Verdina y Tarín eran gemelas, españolas, se habían colocado el implante en Estocolmo, donde trabajaban en un laboratorio de genética, y hacía quince días habían viajado con su colega a Bagdad la Interminable, construida sobre los restos de la anterior, una ciudad libre, sin virreyes en la nuca, sin recursos ante una epidemia como aquella, que había dado la vuelta al planeta en menos de dos días, multiplicándose ferozmente, dispuesta a acabar con todos los habitantes del orbe. No quisieron volver cuando aún podían, pensaron que estaban a salvo. El sexto día, las noticias que volaban por las redes desde el lado controlado eran que hacía poco más de 72 horas el virus había encontrado la manera de alimentarse de los circuitos de silicio que formaban el núcleo de los implantes. La única salvación, la única manera de evitar que el virus colonizara los últimos reductos aislados en el interior de las montañas polares era matar a todos los portadores y esperar que la enfermedad muriera de hambre, o encontrar la forma de hacernos más resistentes y menos humanos.
Era cuestión de tiempo que la mutación volviera sobre sus pasos a buscarlos en aquella olla hirviente junto al río Tigris. O tal vez no. La única oportunidad que tenían era que nadie lo hiciera, que nadie regresara a aquella ciudad en las próximas semanas. El virus se habría marchado con los cadáveres. Como ellos, seguro que había grupos de implantados que se habían quedado detrás de las líneas del frente vírico, a salvo de su voracidad.
Empezaron a sentir la alegría de estar a salvo, de ser la simiente de una nueva especie. Eran científicos, habrían podido recuperar los conocimientos albergados en las bases de datos, volver a construir la humanidad.
El mensaje que les llegó entonces fue electrizante: extinción. A continuación, a Dantón le pareció oír en su cabeza los nombres de todos los dioses escritos con un tenedor sobre una chapa de metal. Un segundo después, los tres se apretaron con toda la fuerza que pudieron extraer del miedo, cuando el cielo, a las cuatro de la tarde, un día de verano en el Medio Oriente, se oscurecía de repente y las estrellas brotaban por miríadas.

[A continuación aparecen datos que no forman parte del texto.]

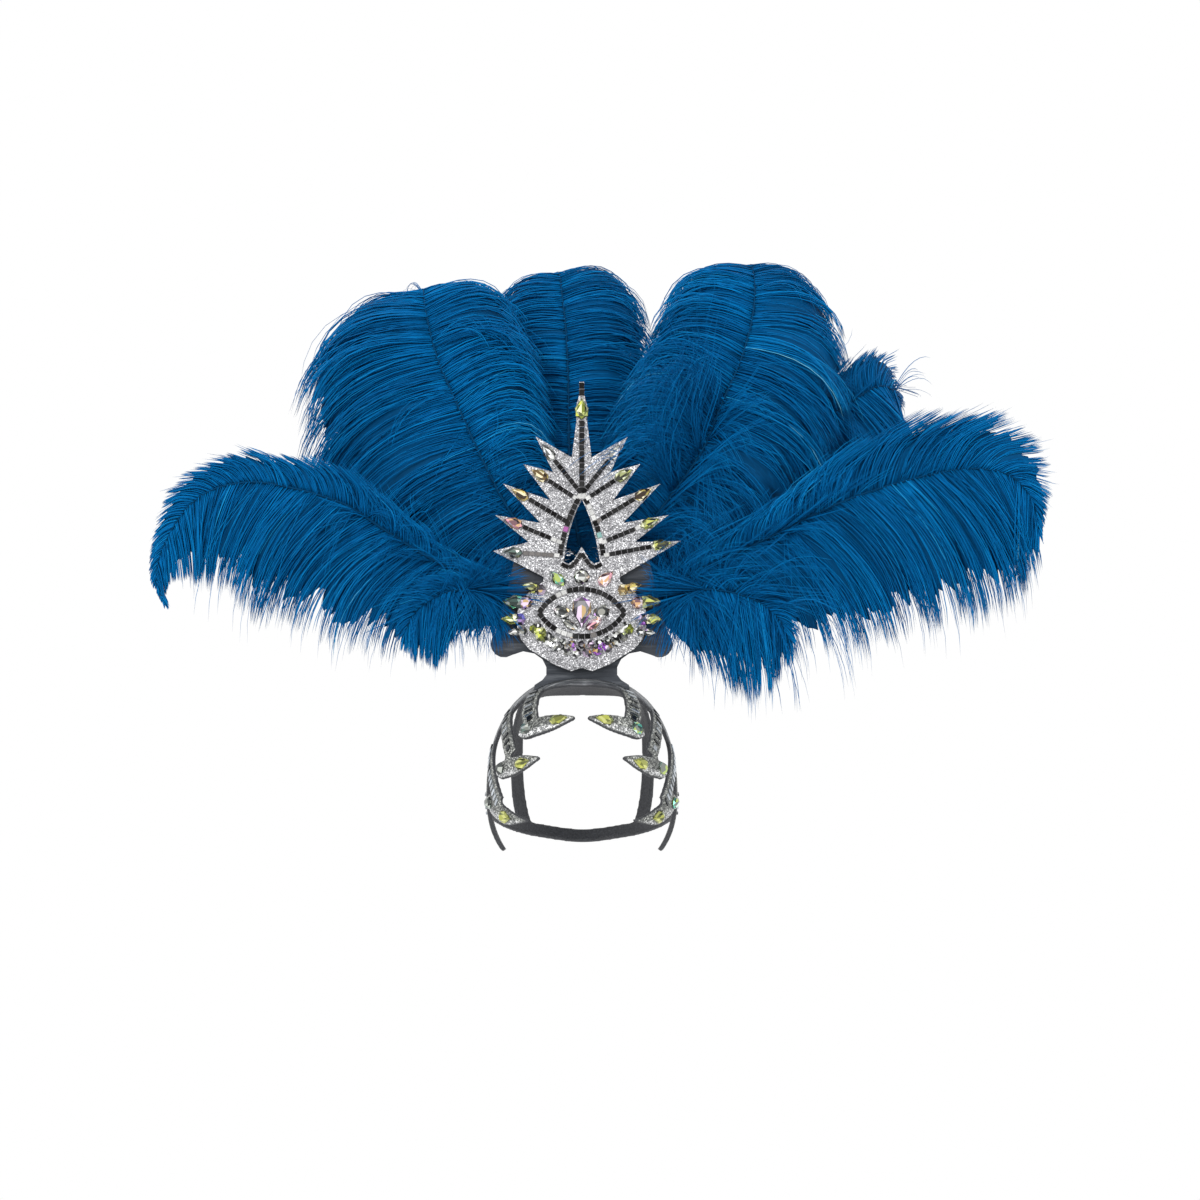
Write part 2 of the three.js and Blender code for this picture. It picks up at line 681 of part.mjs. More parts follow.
// Plumes: each row of a shaft is x, y, z and the length of the barbs on its two sides. Plus is the
// right side of a plume that points up, as the viewer in front sees it
const stem = (angle, y, gap = quill.gap) => {
  const a = THREE.MathUtils.degToRad(angle);
  return [gap, quill.straight].map((clear) => {
    const reach = pad.radius + clear;
    const [x, z] = [reach * Math.cos(a), pad.centreZ + reach * Math.sin(a)];
    return [x, y, z, quill.base + clear / 2, quill.base + clear / 2];
  });
};
const upright = { rise: 12, tipOnset: 10 };
const arched = { rise: 28, tipOnset: 6 };
const plumes = [
  {
    name: "plume_centre",
    stations: 15,
    slant: upright,
    camber: 0.25,
    rows: [
      ...stem(92, -3, 1.3),
      [-8, 18, 152, 74, 60],
      [-12, 48, 208, 104, 85],
      [-13, 70, 264, 114, 100],
      [-15, 82, 316, 114, 102],
      [-19, 91, 354, 105, 96],
      [-22, 106, 376, 92, 84],
      [-24, 126, 370, 60, 56],
      [-25, 138, 348, 30, 28],
    ],
  },
  {
    name: "plume_left_high",
    stations: 15,
    slant: upright,
    camber: 0.12,
    rows: [
      ...stem(125, -6),
      [-64, 4, 149, 55, 125],
      [-90, 9, 197.5, 90, 176],
      [-114, 13, 250, 112, 188],
      [-131, 17, 290, 120, 174],
      [-141, 24, 328, 112, 152],
      [-145, 38, 352, 92, 114],
      [-147, 56, 352, 56, 64],
      [-148, 70, 334, 26, 32],
    ],
  },
  {
    name: "plume_right_high",
    stations: 15,
    slant: upright,
    camber: 0.12,
    rows: [
      ...stem(51.6, -6),
      [77, 4, 160, 75, 80],
      [108, 9, 205, 112, 116],
      [127, 13, 250, 132, 126],
      [145, 17, 292, 132, 116],
      [155, 23, 331, 120, 112],
      [157, 34, 360, 102, 104],
      [154, 52, 377, 82, 86],
      [151, 72, 368, 48, 48],
      [149, 86, 344, 24, 22],
    ],
  },
  {
    name: "plume_left_low",
    stations: 15,
    slant: arched,
    camber: 0,
    rows: [
      ...stem(160, -12),
      [-120, -10, 100, 38, 100],
      [-173, -12, 131, 52, 130],
      [-212, -14, 156, 54, 140],
      [-260, -16, 171, 52, 124],
      [-300, -16, 176, 46, 104],
      [-340, -18, 164, 36, 80],
      [-368, -20, 130, 24, 44],
      [-380, -20, 92, 12, 24],
      [-373, -20, 68, 6, 8],
    ],
  },
  {
    name: "plume_right_low",
    stations: 15,
    slant: arched,
    camber: 0,
    rows: [
      ...stem(18, -12),
      [110, -10, 100, 100, 40],
      [176, -12, 131, 140, 66],
      [211, -14, 149, 150, 82],
      [250, -16, 165, 155, 100],
      [300, -16, 180, 150, 94],
      [348, -18, 188, 130, 70],
      [382, -20, 182, 90, 40],
      [402, -22, 160, 50, 20],
      [408, -24, 130, 18, 10],
    ],
  },
  {
    name: "plume_right_back",
    stations: 13,
    slant: upright,
    camber: 0,
    rows: [
      ...stem(35, -2),
      [85, 24, 125, 60, 40],
      [150, 42, 180, 100, 55],
      [210, 52, 228, 112, 58],
      [250, 58, 255, 104, 56],
      [274, 68, 268, 92, 48],
      [290, 86, 262, 66, 32],
      [296, 98, 244, 40, 16],
    ],
  },
  {
    name: "base_plume_right",
    stations: 11,
    slant: arched,
    camber: 0,
    rows: [
      ...stem(0, -24),
      [71, -24, 69, 84, 20],
      [107, -24, 80, 104, 32],
      [145, -25, 74, 100, 36],
      [172, -26, 58, 66, 28],
      [184, -26, 38, 24, 14],
    ],
  },
  {
    name: "base_plume_left",
    stations: 11,
    slant: arched,
    camber: 0,
    rows: [
      ...stem(180, -24),
      [-71, -24, 69, 20, 48],
      [-98, -24, 80, 32, 72],
      [-126, -25, 75, 32, 68],
      [-148, -26, 60, 24, 48],
      [-158, -26, 42, 12, 18],
    ],
  },
];

const back = new THREE.Vector3(0, 1, 0);
const down = new THREE.Vector3(0, 0.12, -1).normalize();
const smoothstep = (x) => x * x * (3 - 2 * x);

// The line of one barb: it leaves the shaft at a slant towards the tip and turns over towards the
// ground, or along the shaft where it starts out upwards
function barbLine(root, along, across, side, length, share, { slant, camber }) {
  const degrees = slant.rise + (barb.tipRise - slant.rise) * share ** slant.tipOnset;
  const rise = THREE.MathUtils.degToRad(degrees);
  const start = across
    .clone()
    .multiplyScalar(side * Math.cos(rise))
    .addScaledVector(along, Math.sin(rise))
    .addScaledVector(back, camber)
    .normalize();
  const climb = Math.max(0, -start.dot(down) - barb.upright);
  const target = down.clone().addScaledVector(along, barb.lift * climb).normalize();
  const points = [root.clone()];
  for (let k = 0; k < vane.steps; k++) {
    const turned = barb.droop * ((k + 0.5) / vane.steps) ** barb.bend;
    const heading = start.clone().lerp(target, turned).normalize();
    const short = Math.max(0, barb.clearance - side * heading.dot(across));
    heading.addScaledVector(across, side * short).normalize();
    points.push(points[k].clone().addScaledVector(heading, length / vane.steps));
  }
  return points;
}

// One plume as a closed vane: a thick shaft down its middle and toothed locks along both sides
function plumeSolid(plume) {
  const { rows, stations } = plume;
  const shaft = new THREE.CatmullRomCurve3(rows.map(([x, y, z]) => new THREE.Vector3(x, y, z)));
  const lengths = new THREE.CatmullRomCurve3(
    rows.map((row) => new THREE.Vector3(row[3], row[4], 0)),
  );
  const front = new THREE.Vector3(0, -1, 0);
  let across = shaft.getTangentAt(0).cross(front).normalize();
  const grid = [];
  for (let i = 0; i < stations; i++) {
    const share = i / (stations - 1);
    const t = shaft.getUtoTmapping(share);
    const root = shaft.getPoint(t);
    const along = shaft.getTangent(t);
    across = across.clone().projectOnPlane(along).normalize();
    const tooth = i % 2 && i < stations - 1 ? vane.notch : 1;
    const reach = lengths.getPoint(t);
    const [plus, minus] = [[1, reach.x], [-1, reach.y]].map(([side, length]) =>
      barbLine(root, along, across, side, Math.max(quill.base, length * tooth), share, plume),
    );
    grid.push([...minus.slice(1).reverse(), ...plus]);
  }
  return thicken(grid);
}

// A closed body around a grid of points, thickest at its middle column
function thicken(grid) {
  const [rows, columns] = [grid.length, grid[0].length];
  const middle = (columns - 1) / 2;
  const { clamp } = THREE.MathUtils;
  const at = (i, j) => grid[clamp(i, 0, rows - 1)][clamp(j, 0, columns - 1)];
  const faces = [1, -1].map((side) =>
    grid.flatMap((row, i) =>
      row.map((point, j) => {
        const alongRow = at(i, j + 1).clone().sub(at(i, j - 1));
        const alongColumn = at(i + 1, j).clone().sub(at(i - 1, j));
        const normal = alongRow.cross(alongColumn).normalize();
        const shaft = THREE.MathUtils.lerp(quill.base, quill.tip, smoothstep(i / (rows - 1)));
        const half = j === middle ? shaft : vane.thickness / 2;
        return point.clone().addScaledVector(normal, side * half);
      }),
    ),
  );
  const size = rows * columns;
  const triangles = [];
  for (let i = 0; i + 1 < rows; i++)
    for (let j = 0; j + 1 < columns; j++) {
      const a = i * columns + j;
      const [b, c, d] = [a + 1, a + columns + 1, a + columns];
      triangles.push([a, b, c], [a, c, d]);
      triangles.push([a + size, c + size, b + size], [a + size, d + size, c + size]);
    }
  const edge = [];
  for (let j = 0; j < columns - 1; j++) edge.push(j);
  for (let i = 0; i < rows - 1; i++) edge.push(i * columns + columns - 1);
  for (let j = columns - 1; j > 0; j--) edge.push((rows - 1) * columns + j);
  for (let i = rows - 1; i > 0; i--) edge.push(i * columns);
  edge.forEach((a, k) => {
    const b = edge[(k + 1) % edge.length];
    triangles.push([b, a, a + size], [b, a + size, b + size]);
  });
  return closedMesh(faces.flat(), triangles);
}

for (const plume of plumes) addPiece(plume.name, plumeSolid(plume), plumeBlue);

export default model;
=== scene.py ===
import bmesh
import bpy
import numpy as np
from mathutils import Matrix


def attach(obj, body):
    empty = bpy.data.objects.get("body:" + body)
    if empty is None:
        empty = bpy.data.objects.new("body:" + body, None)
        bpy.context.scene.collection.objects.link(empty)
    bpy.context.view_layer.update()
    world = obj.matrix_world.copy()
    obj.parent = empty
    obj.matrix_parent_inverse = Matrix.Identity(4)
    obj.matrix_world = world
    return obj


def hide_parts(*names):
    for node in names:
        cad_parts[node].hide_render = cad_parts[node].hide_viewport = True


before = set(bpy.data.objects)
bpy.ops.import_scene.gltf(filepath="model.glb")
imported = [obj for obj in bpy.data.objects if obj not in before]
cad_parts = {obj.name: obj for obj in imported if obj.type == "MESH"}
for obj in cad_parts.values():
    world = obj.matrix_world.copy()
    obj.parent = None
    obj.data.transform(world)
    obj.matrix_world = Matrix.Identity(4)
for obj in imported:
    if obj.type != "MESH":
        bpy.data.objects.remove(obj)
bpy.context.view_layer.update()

MM = 0.001
FRONT = np.array([0.0, -1.0, 0.0])
BACK = -FRONT
SIDES = {"left": -1, "right": 1}


# Shared shapes
def unit(vectors):
    """Each vector divided by its own length."""
    return vectors / np.maximum(np.linalg.norm(vectors, axis=-1, keepdims=True), 1e-12)


def dot(a, b):
    """The dot products of two arrays of vectors, kept as a last axis of one."""
    return np.sum(a * b, axis=-1, keepdims=True)


def smooth_line(points, at):
    """A centripetal Catmull-Rom line through the points, read at shares from 0 to 1. A span's end
    tangents weigh the chords on both sides by the roots of their lengths, and a cubic joins them."""
    points = np.asarray(points, float)
    points = np.vstack([2 * points[0] - points[1], points, 2 * points[-1] - points[-2]])
    spans = len(points) - 3
    place = np.clip(at, 0, 1) * spans
    span = np.minimum(place.astype(int), spans - 1)
    t = (place - span)[:, None]
    p0, p1, p2, p3 = (points[span + k] for k in range(4))
    d0, d1, d2 = (
        np.sqrt(np.maximum(np.linalg.norm(b - a, axis=1), 1e-7))[:, None]
        for a, b in ((p0, p1), (p1, p2), (p2, p3))
    )
    start = d1 * ((p1 - p0) / d0 - (p2 - p0) / (d0 + d1) + (p2 - p1) / d1)
    end = d1 * ((p2 - p1) / d1 - (p3 - p1) / (d1 + d2) + (p3 - p2) / d2)
    blend = t * t * (3 - 2 * t)
    return p1 + (p2 - p1) * blend + start * t * (1 - t) ** 2 - end * t * t * (1 - t)


def grid_faces(rows, columns, wrap=False):
    """The two triangles of each cell of a grid whose points run row after row; wrap joins the last
    column to the first."""
    i, j = np.meshgrid(np.arange(rows - 1), np.arange(columns - (not wrap)), indexing="ij")
    a, b = i * columns + j, i * columns + (j + 1) % columns
    cells = np.stack([a, b, b + columns, a, b + columns, a + columns], axis=-1)
    return cells.reshape(-1, 3)


def fan_faces(ring):
    """A flat fan of triangles that closes a ring of point numbers."""
    first = np.full(len(ring) - 2, ring[0])
    return np.stack([first, ring[1:-1], ring[2:]], axis=-1)


def outward(points, faces):
    """The faces, turned round if the volume that they enclose comes out negative."""
    a, b, c = (points[faces[:, k]] for k in range(3))
    return faces if np.sum(a * np.cross(b, c)) > 0 else faces[:, ::-1]


def loft(rings):
    """A closed body through rings of equally many points: a grid that wraps round, with a flat fan
    over its first and its last ring."""
    rings = np.asarray(rings, float)
    count, sides = rings.shape[:2]
    points = rings.reshape(-1, 3)
    first = np.arange(sides)
    ends = [fan_faces(first[::-1]), fan_faces(first + (count - 1) * sides)]
    faces = np.vstack([grid_faces(count, sides, wrap=True), *ends])
    return {"points": points, "faces": outward(points, faces)}


def shell(grid, thickness):
    """A grid of points as a closed sheet: its two faces stand half the thickness off the grid along
    the normal, and each row runs over the front face and home along the back one."""
    normal = unit(np.cross(np.gradient(grid, axis=1), np.gradient(grid, axis=0)))
    front, rear = (grid + side * normal * thickness / 2 for side in (1, -1))
    rings = np.concatenate([front, rear[:, ::-1]], axis=1)
    count, around = rings.shape[:2]
    columns = grid.shape[1]
    top = np.arange(columns)
    strips = []
    for row, order in ((0, -1), (count - 1, 1)):
        near, far = row * around + top, row * around + around - 1 - top
        strip = np.stack([near[:-1], far[:-1], far[1:], near[:-1], far[1:], near[1:]], axis=-1)
        strips.append(strip.reshape(-1, 3)[:, ::order])
    points = rings.reshape(-1, 3)
    faces = np.vstack([grid_faces(count, around, wrap=True), *strips])
    return {"points": points, "faces": outward(points, faces)}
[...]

La ciudad entera cambió de color, como si hubieran entrado en el vientre de una ballena mientras su cuerpo se quemaba. La radiación fue tan intensa que todos los edificios empezaron a resplandecer un instante antes de deshacerse en llamas. Lo habían entendido, la única manera de matar el virus era matando todo lo que pudiera alimentarlo.
Pero el virrey de ases de primera categoría no iba a ponérselo tan fácil al monstruo. Un instante antes de que les alcanzara la radiación mortal, hizo retroceder el tiempo un instante, el suficiente para que pudieran soñar que seguían viviendo, y un segundo después, cuando de nuevo se abrió el cielo, otro instante, y así sucesivamente, se encontraron atrapados en el instante antes de su muerte, mientras todo el mundo a su alrededor se desmoronaba.
Tardaron semanas en descubrir que de sus cuerpos ya no quedaba nada, que sus cenizas habían volado, y que solo su conciencia seguía repitiendo aquel momento que les permitía esbozar su pensamiento en el mundo sin tiempo de los sueños, atrapados en un bucle sin final hasta la eternidad.